15:30‑17:00 Higher-Order Logic
Location: AT LT5
15:30 Julian Backes and Chad Brown
Analytic Tableaux for Higher-Order Logic with Choice

While many higher-order interactive theorem provers include a choice operator, higher-order automated theorem provers currently do not. As a step towards supporting automated reasoning in the presence of a choice operator, we present a cut-free ground tableau calculus for Church's simple type theory with choice. The tableau calculus is designed with automated search in mind. In particular, the rules only operate on the top level structure of formulas. Additionally, we restrict the instantiation terms for quantifiers to a universe that depends on the current branch. At base types the universe of instantiations is finite. We prove completeness of the tableau calculus relative to Henkin models.

16:00 Jasmin Christian Blanchette and Alexander Krauss
Monotonicity Inference for Higher-Order Formulas

Formulas are often monotonic in the sense that if the formula is satisfiable for given domains of discourse, it is also satisfiable for all larger domains. Monotonicity is undecidable in general, but we devised two calculi that infer it in many cases for higher-order logic. The stronger calculus has been implemented in Isabelle's model finder Nitpick, where it is used to prune the search space, leading to dramatic speed improvements for formulas involving many atomic types.

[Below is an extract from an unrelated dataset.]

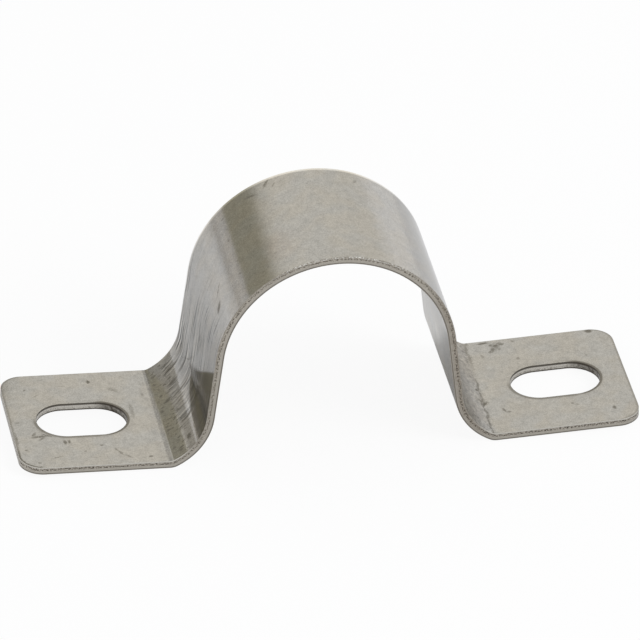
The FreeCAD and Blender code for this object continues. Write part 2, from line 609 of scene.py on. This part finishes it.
# %% List the scuffs
SCUFFS = [
    # left ear: a scratched patch before the slot, and three scratches by the front corner
    (0.9, -51.5, -2.8, 1.1, 0.40, 60),
    (1.0, -50.9, -3.3, 2.0, 0.50, 8),
    (0.9, -50.0, -3.1, 1.5, 0.35, -30),
    (0.8, -50.7, -3.8, 1.2, 0.30, 40),
    (0.7, -42.3, -6.9, 0.9, 0.30, -60),
    (0.9, -41.9, -7.6, 0.9, 0.35, -70),
    (0.7, -41.0, -8.5, 1.0, 0.30, -45),
    (0.6, -49.4, -7.9, 1.6, 0.25, 20),
    (0.5, -45.2, -8.3, 1.2, 0.22, -15),
    (0.5, -50.2, 5.4, 1.4, 0.22, 35),
    (0.4, -47.0, 7.4, 2.2, 0.20, -12),
    (0.5, -40.7, 6.0, 1.9, 0.70, -40),
    (0.8, -53.7, -3.6, 0.35, 2.80),
    (0.5, -37.4, 4.6, 0.35, 0.90),
    (0.8, -15.2, -2.5, 2.2, 0.25, 50),
    (0.6, -39.2, 1.4, 0.6, 3.20),
    # where the left bend meets the arch, and near the crown at the back
    (0.6, -11.5, 7.7, 0.5, 0.30, 30),
    (0.5, -11.3, 5.2, 0.4, 0.30, -20),
    (0.6, -11.6, 3.0, 0.5, 0.25, 40),
    (0.5, -11.3, -1.9, 0.4, 0.35),
    (0.6, -11.5, -4.4, 0.5, 0.25, -30),
    (0.6, -7.9, -7.2, 0.35, 0.5),
    (0.5, -6.6, -5.4, 0.5, 0.35),
    (0.5, -8.4, 2.6, 0.4, 0.4),
    (1.0, -7.4, 8.0, 1.6, 0.50, -20),
    (0.9, -5.2, 9.0, 1.5, 0.40, 60),
    (0.6, -4.4, 8.2, 0.9, 0.25, 60),
    (0.6, 5.1, 7.8, 1.1, 0.30, 60),
    # right ear: a dirty patch by the back edge, and what the folding blade left at the root
    (0.7, 39.8, 8.5, 1.1, 1.80, -20),
    (0.9, 39.2, 7.6, 1.1, 0.60, 40),
    (0.9, 40.4, 9.1, 0.9, 0.60),
    (1.0, 36.1, -3.5, 1.5, 0.65, 35),
    (0.8, 35.4, -2.9, 0.9, 0.35, -40),
    (0.6, 37.9, 6.7, 0.35, 1.00, 20),
    (0.5, 46.9, -5.8, 0.7, 0.40),
]
print(len(SCUFFS), "scuffs")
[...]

16:30 Sascha Böhme and Tobias Nipkow
Sledgehammer: Judgement Day

Sledgehammer, a component of the interactive theorem prover Isabelle, allows to prove goals in higher-order logic by calling the automated provers for first-order logic E, SPASS and Vampire. This paper is the largest and most detailed empirical evaluation of such a link to date. Our test data consists of 1240 proof goals arising in 7 diverse Isabelle theories, thus representing typical Isabelle proof obligations. We measure the effectiveness of Sledgehammer but also many other parameters such as run time and complexity of proofs. A facility for minimizing the number of facts needed to prove a goal is presented and analyzed.